David Meyer and Sam Marullo (1992) found social movement organizations contributed to the transformation of Eastern Europe and the Former Soviet Union by constraining government activity and supporting alternative policies that helped to create a posture of conciliation from the West which, in turn, gave Eastern reformers room to operate.

This account is different from "conventional wisdom," that the nuclear disarmament breakthroughs of the Reagan era (the INF agreement that eliminated intermediate range from Europe – and START I that reduced United States and Soviet strategic nuclear arsenals) resulted from the Reagan administrations' nuclear buildup of the 1980s. Former President George Bush claimed in 1992, "We said 'peace through strength,' and it worked." But former Soviet leaders Chernyaev, Dobrynin, Gorbachev all denied becoming overly awed by American military might (Wittner, 1993).

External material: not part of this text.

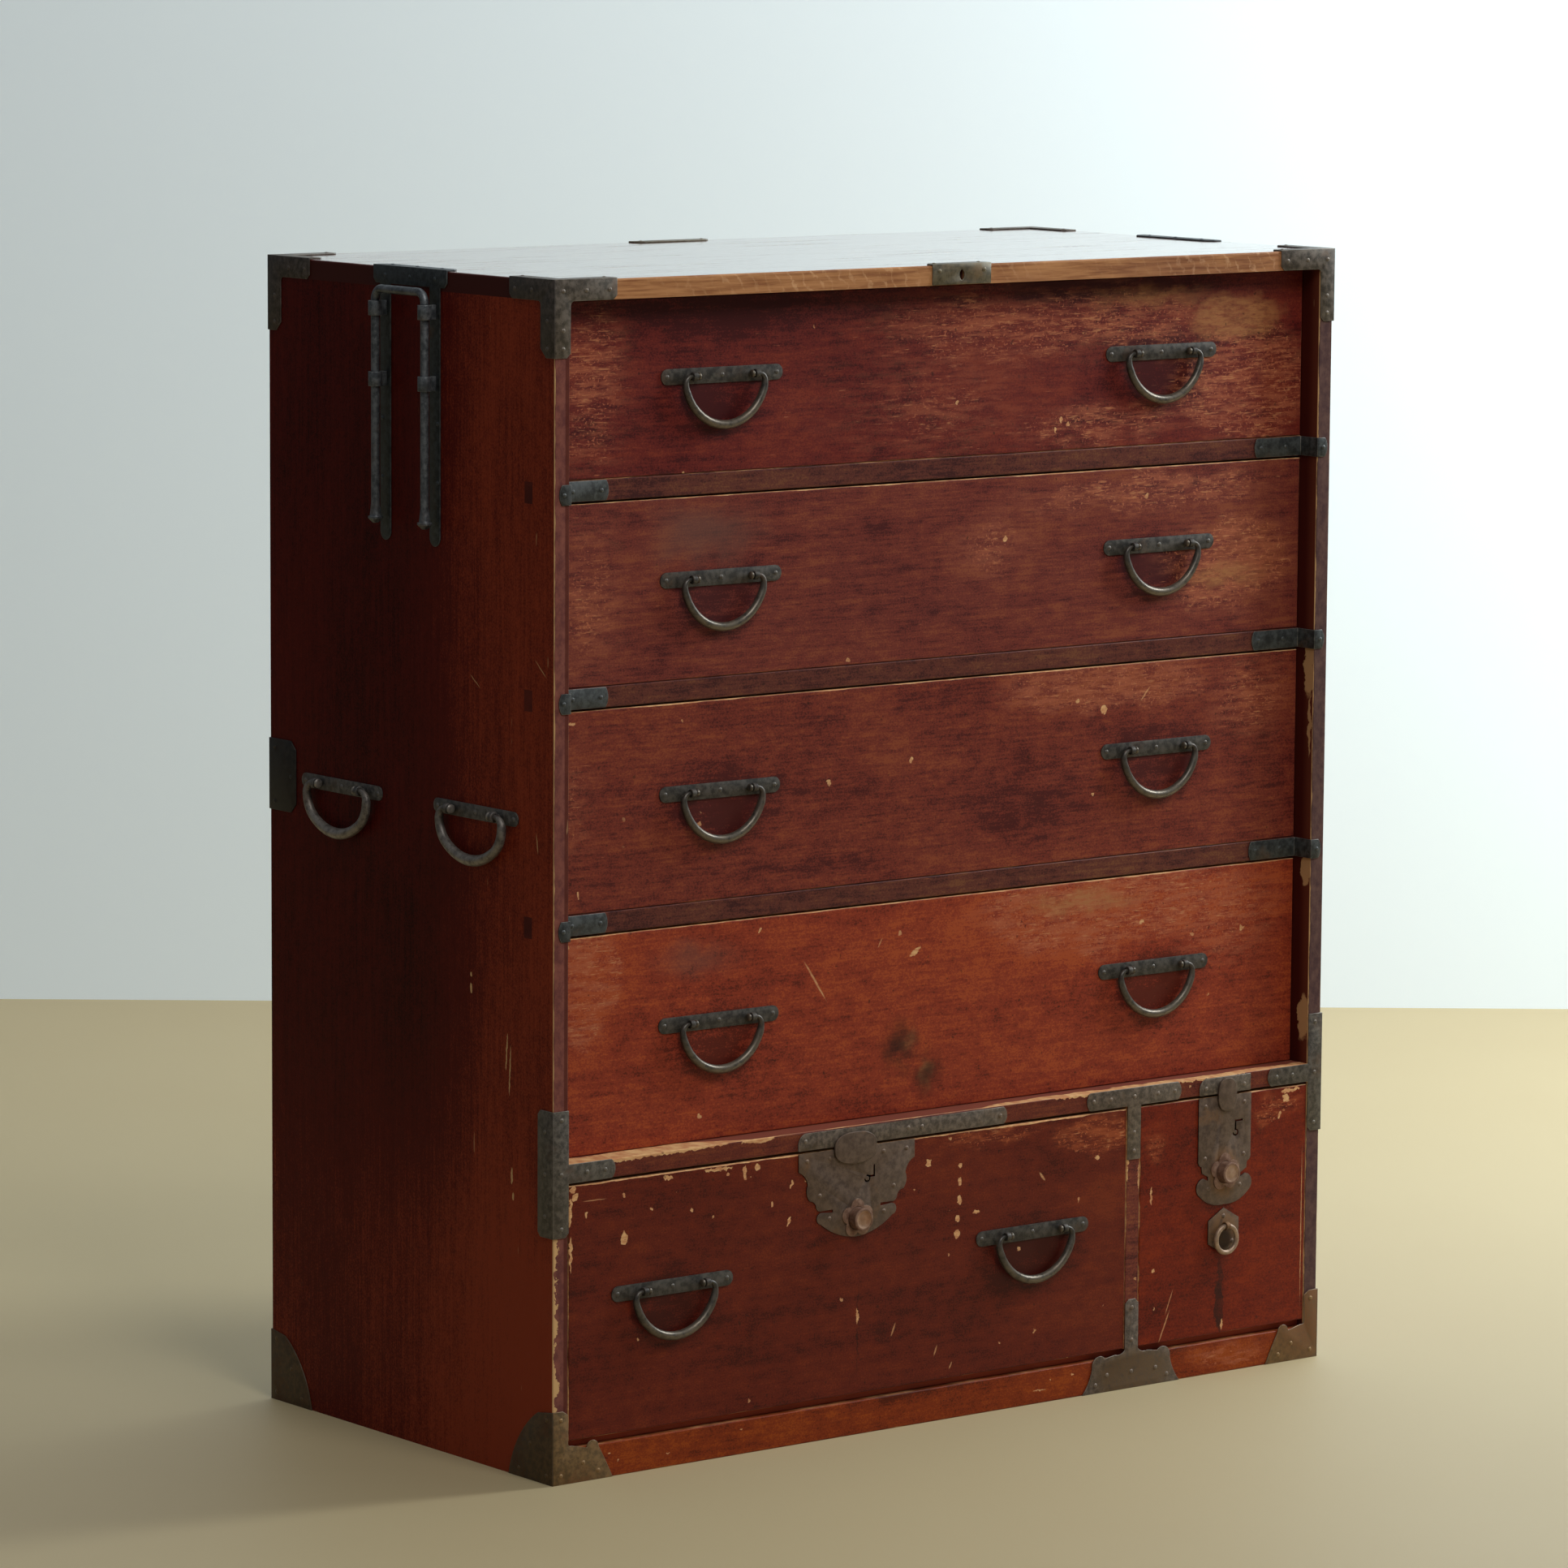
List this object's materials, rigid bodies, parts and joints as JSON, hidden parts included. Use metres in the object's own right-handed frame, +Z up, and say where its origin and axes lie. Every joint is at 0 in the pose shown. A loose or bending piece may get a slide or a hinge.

So, as we reflect on the importance of Saturday's marches, let's draw on our peace history.  Remembering the impact of our collective action normalizes nonviolent responses to conflict. If we look at our peace history, we see nonviolent protests have been used successfully for thousands of years.

Dr. Anna Snyder is Associate Professor of Conflict Resolution Studies at MSC.

Curious about the books and authors Dr. Snyder references? Here's her bibliography:

Cortwright, David. 1993. Peace Works: The Citizen's Role in Ending the Cold War. Boulder: Westview Press.

Meyer, David and Sam Marullo. 1992. "Grassroots Mobilization and International Politics: Peace Protest and the End of the Cold War."  Research in Social Movements, Conflicts, and Change 14: 99-140

Boulding, Elise. 2000. Cultures of Peace: The Hidden Side of History. Syracuse, NY: Syracuse University Press.

Wittner, Laurence. 2000. "Reagan and Nuclear Disarmament: How the Nuclear Freeze movement forced Reagan to make progress on arms control." Boston Review.  April/May 2000.